7) J’aimerais revenir un peu sur votre parcours d’écrivain, comment vous est venue l’envie d’écrire et quels sont les auteurs qui vous ont marqué et influencé ?
Comme bien d’autres, mon premier livre a été un recueil de poèmes. Dès que j’ai compris que la poésie m’était inaccessible, je me suis mis à écrire des nouvelles. J’ai écrit des scénarios de bandes dessinées, ce qui tient aussi au contexte de l’époque, la dictature militaire. La bande dessinée n’était pas un genre très contrôlé, ce qui permettait de travailler plus librement que dans le journalisme narratif ou la fiction tout court. C’est au retour de la démocratie que j’ai commencé à publier des romans.
Enfant, je lisais Zola et Maupassant – très présents dans la bibliothèque prolétaire de mon père –, et aussi les écrivains russes : Dostoïevski, Tolstoï, Tchekhov. Plus tard, adolescent, beaucoup de littérature nord-américaine, les hard boiled, mais aussi Hemingway, Scott, Caldwell. Flaubert et Camus étaient essentiels également. Tout comme les doppo guerra italiens : Vittorini, Pavese, Moravia. Mais d’autres voix aussi me passionnaient : Thomas Bernhard, Marguerite Duras. Tout lister serait difficile. Au fil du temps, mes goûts ont varié bien sûr, mais tout tourne surtout autour des grands narrateurs. Même si, ces dernières années, j’ai surtout lu des œuvres poétiques et philosophiques, en particulier Kierkegaard et Nietzche. Actuellement, j’écris sur des textes de poésie contemporaine dans le supplément culturel du journal Página/ 12.
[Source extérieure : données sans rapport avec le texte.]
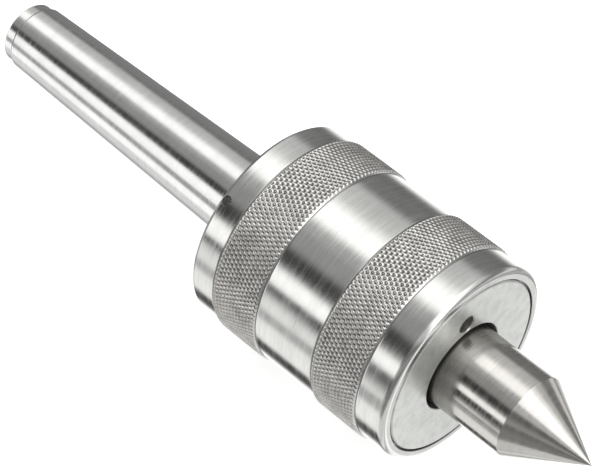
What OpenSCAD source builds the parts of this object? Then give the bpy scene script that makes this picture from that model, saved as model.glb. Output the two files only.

8) Vous avez travaillé un temps dans l’univers de la bande dessinée, est-ce terminé ou peut-on espérer vous revoir en tant que scénariste dans cet univers ?
Je ne me suis pas complètement éloigné de la bande dessinée. De temps à autre, j’écris un scénario. C’est le genre où je me suis aguerri, où je me suis formé, et je lui dois énormément. Parfois, lorsque j’écris un roman ou une nouvelle et que je suis coincé, j’imagine ce que je ferais pour un scénario de bande dessinée.
9) Pour finir, quel est le top 5 littéraire de Guillermo Saccomanno ?
L’Iliade d’Homère.
Moby Dick, Herman Melville.
Le Bruit et la fureur, Faullkner.
Le Jouet enragé, Roberto Arlt.
Et toujours, Kafka, plus particulièrement son Journal.